Gov. Roy Cooper announced he is keeping the entire state in the more restrictive Phase 2 of his reopening plan on Tuesday, July 14.

According to Cooper’s original plan the state would have moved from Phase 2 to Phase 3 which would allow business to get back closer to normal on June 26.

But on June 24 Cooper announced that he was going to extend Phase 2 until July 17. Cooper also mandated that everyone in the state wear facemasks and that the facemask mandate be enforced by business owners not law enforcement.

Tuesday, July 14, Cooper announced that he was extended Phase 2 until August 7, but didn’t announce any new restrictions.

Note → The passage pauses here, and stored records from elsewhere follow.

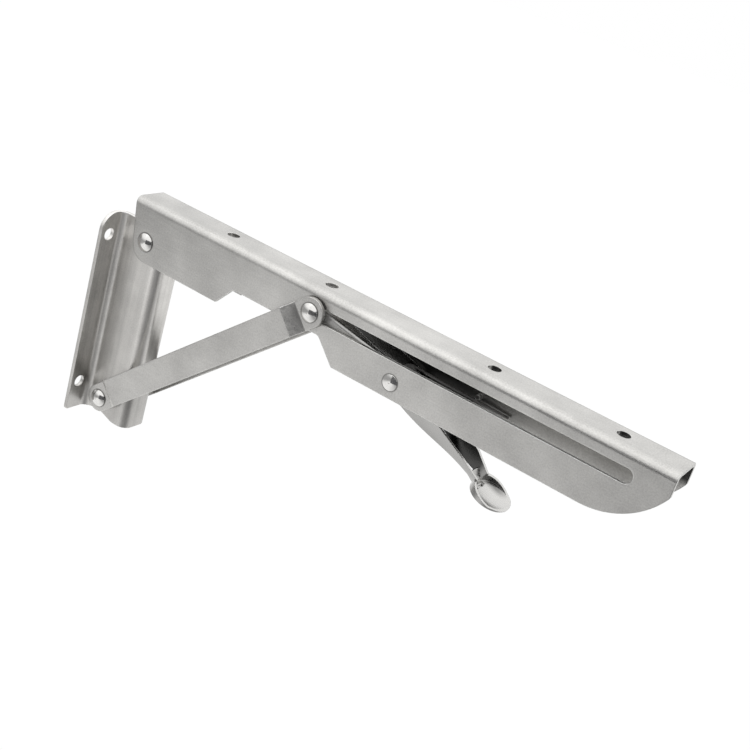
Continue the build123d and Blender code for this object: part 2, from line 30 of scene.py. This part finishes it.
# Rivet axes, X and Z in metres.
ARM_PIVOT = (0.0215, 0.046)
LEVER_PIVOT = (0.1776, 0.0417)
STRUT_TOP = (0.128, 0.0554)
STRUT_FOOT = (0.0154, -0.0475)

BRIGHTEST = 0.95
BEVEL_SAMPLES = 6
SHEARED_EDGE = 0.0007
FINE_EDGE = 0.0003
SHEET_RELIEF = 0.0004
TURNED_RELIEF = 0.0002
TURNED_BUMP = 0.05

FLOOR_SIZE = 12
FLOOR_Z = -0.42
FLOOR_GREY = 0.85
CARD_COLOUR = (0.14, 0.14, 0.145, 1)
POOL_X = -0.22
CAMERA_WHITE = 1.02
CAMERA_SHARE = 0.92

SENSOR_WIDTH = 36.0
FOCAL_PIXELS = 1230.967
PHOTO_WIDTH = 750
CAMERA_PLACE = (0.403180, -0.480832, 0.264724)
CAMERA_RIGHT = (0.8025119, 0.53022055, 0.2735705)
CAMERA_DOWN = (0.43287363, -0.20187498, -0.87855957)
CAMERA_FORWARD = (-0.4106033, 0.82347596, -0.39152557)


def new_material(name):
    """An empty node material and its tree."""
    material = bpy.data.materials.new(name)
    material.use_nodes = True
    material.node_tree.nodes.clear()
    return material, material.node_tree


def link(tree, source, target):
    """Join two sockets."""
    tree.links.new(source, target)


def math_node(tree, operation, *values):
    """One math node; a value is a number or a socket."""
    node = tree.nodes.new("ShaderNodeMath")
    node.operation = operation
    for slot, value in enumerate(values):
        if isinstance(value, (int, float)):
            node.inputs[slot].default_value = value
        else:
            link(tree, value, node.inputs[slot])
    return node.outputs[0]


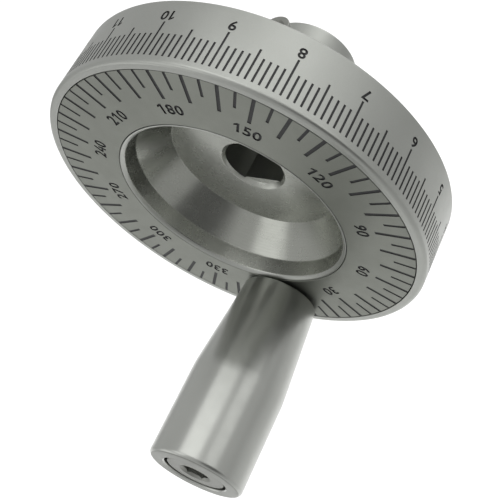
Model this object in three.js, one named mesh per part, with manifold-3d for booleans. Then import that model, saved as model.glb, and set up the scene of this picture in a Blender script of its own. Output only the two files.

Cooper continually says that his decisions are based on “science, facts and data,” but two different judges in two different court cases have asked for the science, facts and data behind Cooper’s decisions and neither judge found the science, facts and data presented by the state convincing.

Federal District Court Judge James Dever, in the lawsuit claiming that Cooper closing churches and houses of worship violated their First Amendment rights, made fun of Cooper’s lack of science, facts and data in his decision ­– or made fun of Cooper as much as a federal judge can in a legal document.

Wake County Superior Court Judge James Gale, in the lawsuit over bowling alleys, was not quite so harsh in his ruling that opened bowling alleys, but he also decried the lack of science, facts and data to support taking away people’s livelihoods in one business and not in similar businesses.

Both judges ruled against Cooper, in a large part because while the plaintiffs had science, facts and data to support their cases, the state didn’t produce much to support its case.

Wake County Judge Gale was particularly critical of the deposition by Secretary of the North Carolina Department of Health and Human Services Dr. Mandy Cohen, who recited a bunch of figures, but didn’t offer science, facts and data about why bowling alleys in particular should remain closed or why the reopening plan offered by bowling alleys would not provide sufficient protection for the population.